▸ What to produce
Identify the lines bearing the string "each" and gather them.

▸ Provided records
--- start ---
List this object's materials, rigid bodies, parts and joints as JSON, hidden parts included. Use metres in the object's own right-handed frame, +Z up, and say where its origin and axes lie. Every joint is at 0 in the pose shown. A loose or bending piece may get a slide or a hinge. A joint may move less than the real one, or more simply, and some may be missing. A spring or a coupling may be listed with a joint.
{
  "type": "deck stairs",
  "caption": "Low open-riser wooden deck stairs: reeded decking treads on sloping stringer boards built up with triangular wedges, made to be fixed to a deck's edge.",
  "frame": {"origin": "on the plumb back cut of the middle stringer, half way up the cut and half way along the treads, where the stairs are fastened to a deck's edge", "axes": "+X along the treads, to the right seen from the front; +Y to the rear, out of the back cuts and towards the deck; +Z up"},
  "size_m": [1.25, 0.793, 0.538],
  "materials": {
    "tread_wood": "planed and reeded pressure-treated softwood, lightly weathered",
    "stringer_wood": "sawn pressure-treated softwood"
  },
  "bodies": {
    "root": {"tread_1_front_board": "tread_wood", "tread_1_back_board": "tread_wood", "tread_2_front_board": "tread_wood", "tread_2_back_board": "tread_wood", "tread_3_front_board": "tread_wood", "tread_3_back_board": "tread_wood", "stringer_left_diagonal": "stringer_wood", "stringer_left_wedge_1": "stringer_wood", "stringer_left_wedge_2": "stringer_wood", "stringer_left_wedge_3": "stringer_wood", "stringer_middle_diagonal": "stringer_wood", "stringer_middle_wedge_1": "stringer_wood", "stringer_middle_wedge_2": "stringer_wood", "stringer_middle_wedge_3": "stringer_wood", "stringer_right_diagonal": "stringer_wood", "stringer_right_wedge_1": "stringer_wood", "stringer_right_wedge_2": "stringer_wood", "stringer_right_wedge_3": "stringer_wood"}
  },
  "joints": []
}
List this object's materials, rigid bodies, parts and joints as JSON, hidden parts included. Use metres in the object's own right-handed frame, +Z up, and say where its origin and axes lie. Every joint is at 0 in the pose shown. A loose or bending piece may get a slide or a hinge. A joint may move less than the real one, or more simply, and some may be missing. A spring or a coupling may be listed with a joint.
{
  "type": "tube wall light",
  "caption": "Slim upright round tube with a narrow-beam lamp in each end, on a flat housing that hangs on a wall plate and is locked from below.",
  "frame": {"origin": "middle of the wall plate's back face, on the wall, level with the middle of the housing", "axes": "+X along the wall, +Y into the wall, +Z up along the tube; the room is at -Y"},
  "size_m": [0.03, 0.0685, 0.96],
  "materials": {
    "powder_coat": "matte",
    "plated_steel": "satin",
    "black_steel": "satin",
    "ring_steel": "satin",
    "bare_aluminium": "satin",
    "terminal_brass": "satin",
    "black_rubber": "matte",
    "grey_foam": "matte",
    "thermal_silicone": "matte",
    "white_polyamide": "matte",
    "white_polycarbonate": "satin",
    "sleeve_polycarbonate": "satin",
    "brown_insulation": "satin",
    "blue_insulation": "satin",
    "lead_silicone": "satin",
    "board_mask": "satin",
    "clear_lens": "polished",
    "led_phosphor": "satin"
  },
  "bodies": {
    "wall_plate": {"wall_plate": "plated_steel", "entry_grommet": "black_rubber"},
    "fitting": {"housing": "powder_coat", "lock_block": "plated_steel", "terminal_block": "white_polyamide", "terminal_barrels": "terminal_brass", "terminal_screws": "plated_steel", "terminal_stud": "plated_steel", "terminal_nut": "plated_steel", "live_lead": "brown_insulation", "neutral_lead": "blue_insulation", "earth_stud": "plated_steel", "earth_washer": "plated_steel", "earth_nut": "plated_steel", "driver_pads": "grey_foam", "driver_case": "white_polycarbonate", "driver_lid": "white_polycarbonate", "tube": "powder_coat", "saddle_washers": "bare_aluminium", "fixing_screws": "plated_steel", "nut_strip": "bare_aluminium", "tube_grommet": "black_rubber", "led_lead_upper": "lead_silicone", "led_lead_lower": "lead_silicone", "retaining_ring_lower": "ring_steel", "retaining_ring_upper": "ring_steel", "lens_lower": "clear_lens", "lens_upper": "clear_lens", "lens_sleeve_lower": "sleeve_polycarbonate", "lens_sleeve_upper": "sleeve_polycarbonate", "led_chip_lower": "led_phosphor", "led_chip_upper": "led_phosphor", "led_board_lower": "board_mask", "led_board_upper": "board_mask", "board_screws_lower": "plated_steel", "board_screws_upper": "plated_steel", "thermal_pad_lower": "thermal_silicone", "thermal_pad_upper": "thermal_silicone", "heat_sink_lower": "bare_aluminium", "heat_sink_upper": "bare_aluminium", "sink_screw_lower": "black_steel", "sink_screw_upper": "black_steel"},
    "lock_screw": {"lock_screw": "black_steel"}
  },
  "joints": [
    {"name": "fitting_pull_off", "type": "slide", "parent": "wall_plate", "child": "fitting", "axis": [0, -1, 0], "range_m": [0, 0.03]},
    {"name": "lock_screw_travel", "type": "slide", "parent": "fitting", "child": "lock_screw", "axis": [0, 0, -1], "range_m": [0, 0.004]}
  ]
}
--- end ---
--- start ---
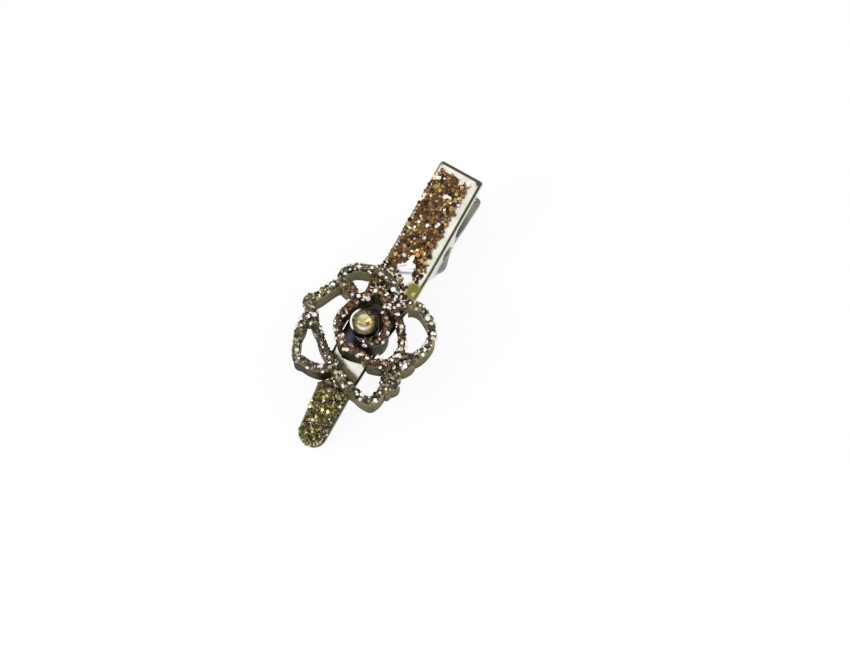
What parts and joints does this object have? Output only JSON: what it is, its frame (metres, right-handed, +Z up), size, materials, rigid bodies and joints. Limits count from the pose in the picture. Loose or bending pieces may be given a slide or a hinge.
--- end ---
--- start ---
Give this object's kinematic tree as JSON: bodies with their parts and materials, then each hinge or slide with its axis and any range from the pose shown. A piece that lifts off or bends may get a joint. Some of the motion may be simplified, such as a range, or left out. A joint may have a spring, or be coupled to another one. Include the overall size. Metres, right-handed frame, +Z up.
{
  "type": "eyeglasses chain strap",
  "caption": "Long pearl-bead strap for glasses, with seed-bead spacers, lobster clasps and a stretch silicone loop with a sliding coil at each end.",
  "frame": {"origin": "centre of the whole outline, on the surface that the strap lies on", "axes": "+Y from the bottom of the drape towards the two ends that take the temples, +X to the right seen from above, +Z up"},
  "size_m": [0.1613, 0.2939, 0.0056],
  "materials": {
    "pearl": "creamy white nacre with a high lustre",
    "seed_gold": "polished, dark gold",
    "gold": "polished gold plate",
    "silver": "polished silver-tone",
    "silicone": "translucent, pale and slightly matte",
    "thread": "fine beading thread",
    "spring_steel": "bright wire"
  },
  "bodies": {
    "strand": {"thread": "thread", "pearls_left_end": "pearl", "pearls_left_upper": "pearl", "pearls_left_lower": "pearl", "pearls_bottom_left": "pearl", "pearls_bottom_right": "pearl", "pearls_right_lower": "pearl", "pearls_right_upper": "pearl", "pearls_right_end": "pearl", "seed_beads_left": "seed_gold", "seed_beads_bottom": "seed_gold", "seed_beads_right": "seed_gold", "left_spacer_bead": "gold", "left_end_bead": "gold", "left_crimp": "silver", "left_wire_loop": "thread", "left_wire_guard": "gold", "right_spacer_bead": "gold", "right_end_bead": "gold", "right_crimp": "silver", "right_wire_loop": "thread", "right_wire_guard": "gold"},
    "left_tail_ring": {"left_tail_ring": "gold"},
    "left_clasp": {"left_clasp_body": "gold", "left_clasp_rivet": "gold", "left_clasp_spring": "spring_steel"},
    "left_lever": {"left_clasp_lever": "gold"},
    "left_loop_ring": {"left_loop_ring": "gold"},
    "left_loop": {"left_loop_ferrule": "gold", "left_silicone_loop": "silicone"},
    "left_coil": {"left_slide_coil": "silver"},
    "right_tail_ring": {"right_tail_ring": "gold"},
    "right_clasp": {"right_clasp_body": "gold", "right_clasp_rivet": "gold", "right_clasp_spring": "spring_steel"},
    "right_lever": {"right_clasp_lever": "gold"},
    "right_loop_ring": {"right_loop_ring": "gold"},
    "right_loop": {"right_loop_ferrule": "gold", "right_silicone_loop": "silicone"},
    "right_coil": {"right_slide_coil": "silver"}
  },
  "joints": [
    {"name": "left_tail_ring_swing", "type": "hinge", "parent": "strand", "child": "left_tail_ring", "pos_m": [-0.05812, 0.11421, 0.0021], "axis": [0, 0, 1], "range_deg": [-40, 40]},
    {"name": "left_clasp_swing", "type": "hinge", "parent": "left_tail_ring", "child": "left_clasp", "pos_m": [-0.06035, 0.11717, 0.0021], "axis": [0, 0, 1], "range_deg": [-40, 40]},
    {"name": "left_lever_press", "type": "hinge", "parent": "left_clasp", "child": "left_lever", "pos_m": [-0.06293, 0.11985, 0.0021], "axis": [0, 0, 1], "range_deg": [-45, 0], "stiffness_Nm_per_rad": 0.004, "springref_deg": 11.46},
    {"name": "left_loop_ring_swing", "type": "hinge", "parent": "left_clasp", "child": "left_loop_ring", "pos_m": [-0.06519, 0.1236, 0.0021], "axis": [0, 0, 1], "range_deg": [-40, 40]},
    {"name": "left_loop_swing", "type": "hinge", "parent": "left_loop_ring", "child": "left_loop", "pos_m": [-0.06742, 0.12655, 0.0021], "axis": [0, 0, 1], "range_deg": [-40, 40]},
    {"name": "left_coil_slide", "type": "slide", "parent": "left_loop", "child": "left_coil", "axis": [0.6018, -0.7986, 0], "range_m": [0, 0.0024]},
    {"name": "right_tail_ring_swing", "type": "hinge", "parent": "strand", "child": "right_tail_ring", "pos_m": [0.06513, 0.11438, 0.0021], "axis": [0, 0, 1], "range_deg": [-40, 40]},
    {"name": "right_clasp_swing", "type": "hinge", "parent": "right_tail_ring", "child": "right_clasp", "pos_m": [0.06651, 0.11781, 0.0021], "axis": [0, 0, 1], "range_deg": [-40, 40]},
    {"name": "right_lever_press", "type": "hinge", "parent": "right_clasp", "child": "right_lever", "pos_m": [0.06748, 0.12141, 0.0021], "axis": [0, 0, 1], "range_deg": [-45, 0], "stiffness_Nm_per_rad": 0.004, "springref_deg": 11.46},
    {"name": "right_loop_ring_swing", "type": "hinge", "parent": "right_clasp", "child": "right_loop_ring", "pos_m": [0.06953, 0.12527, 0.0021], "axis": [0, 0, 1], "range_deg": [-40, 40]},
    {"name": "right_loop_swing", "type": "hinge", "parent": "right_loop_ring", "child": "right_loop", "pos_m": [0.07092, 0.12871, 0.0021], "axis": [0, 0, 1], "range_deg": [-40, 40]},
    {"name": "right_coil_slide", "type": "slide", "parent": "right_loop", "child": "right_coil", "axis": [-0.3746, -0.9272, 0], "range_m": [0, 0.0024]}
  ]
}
--- end ---
▸ Task answer
  "caption": "Slim upright round tube with a narrow-beam lamp in each end, on a flat housing that hangs on a wall plate and is locked from below.",
Give this object's kinematic tree as JSON: bodies with their parts and materials, then each hinge or slide with its axis and any range from the pose shown. A piece that lifts off or bends may get a joint. Some of the motion may be simplified, such as a range, or left out. A joint may have a spring, or be coupled to another one. Include the overall size. Metres, right-handed frame, +Z up.
  "caption": "Long pearl-bead strap for glasses, with seed-bead spacers, lobster clasps and a stretch silicone loop with a sliding coil at each end.",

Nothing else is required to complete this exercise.